As for the technologies fueling DLA, such as CPUs, GPUs, FPGAs and ASICs, analysis after analysis consistently favor escalating growth in ASICs and GPUs, moderate growth for FPGAs and contraction for CPUs.

Obviously, FPGA vendors have been responding to the projections by stuffing more and more functional blocks to address DLA, trading off silicon area with traditional lookup tables (LUT). In the process, they are becoming more like re-programmable ASICs than FPGAs.

Arguably, the potential for driving DLAs with FPGAs motivated Intel to acquire Altera in 2015, and AMD to make an acquisition offer to Xilinx in 2020. Good news for Achronix, the new lion dominating the FPGA landscape.

FPGAs and hardware-assisted verification platforms

Assuming the trend will continue, it is sensible to ask what the future of hardware-assisted design verification tools based on commercial FPGAs will be.

Known as FPGA prototype platforms, they make extensive use of re-programmable logic provided by embedded LUTs to virtually map any design, regardless of size, architecture and target application. With design sizes reaching 10-billion ASIC-equivalent gates, prototyping vendors are designing cabinets loaded with several boards stuffed with vast arrays of the largest FPGAs in the quest to support massive amounts of LUTs.

This poses a dilemma for FPGA providers. To effectively support FPGA prototype platforms, FPGAs should trade off DSPs, SoCs and other embedded blocks and processors for LUT area. To serve the DLA market, however, FPGAs should trade off generic logic area for specialized silicon area. The two requirements are not reconcilable, leaving the FPGA vendor in quandary.

Should FPGA vendors create two distinct FPGA devices, one for less than one-billion dollars total available market of hardware-assisted verification platforms, and another to fully embrace the DLA venue and serve a several billion-dollar market (and growing)? In fact, they may have an opportunity to charge a premium for programmable devices targeting prototyping platforms.

Final thought

Since 1985, FPGAs evolved over five generations. In its present incarnation, its fabric is a far cry from its original structure. Today, it reflects the evolution of the electronic chip, from a monolithic construct that used to be well served by a sea of LUTs, to a hierarchical, multi-block assembly that calls for a mirror structural image.

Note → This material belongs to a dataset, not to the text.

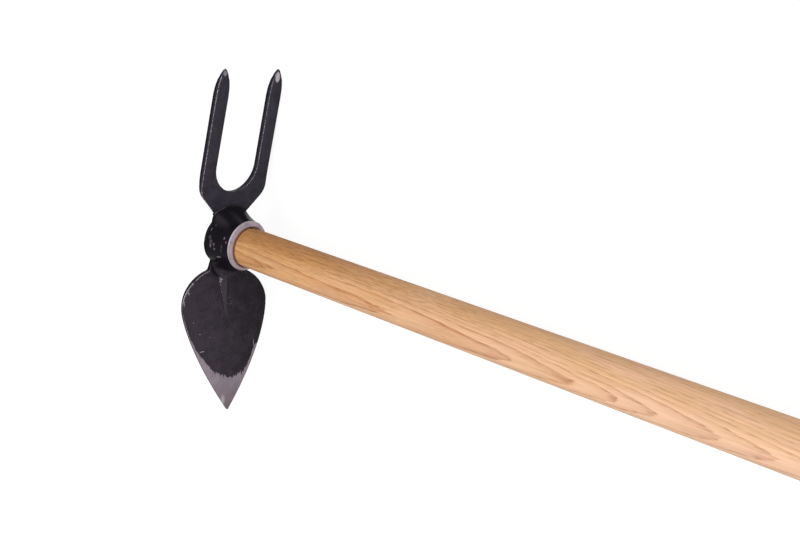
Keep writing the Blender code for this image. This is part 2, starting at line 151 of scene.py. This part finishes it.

Recently, Trimberger shared with me his thinking about the future of FPGAs, and elected to name it the “Age of Computation,” in expectation that software processing will play a fundamental role in them. In his words, “In today’s devices I/O communications infrastructure can consume over 50% of silicon area, in tomorrow’s over 50% could be consumed by software computation units.”

From my perspective, that future may or may not extend to prototyping platforms.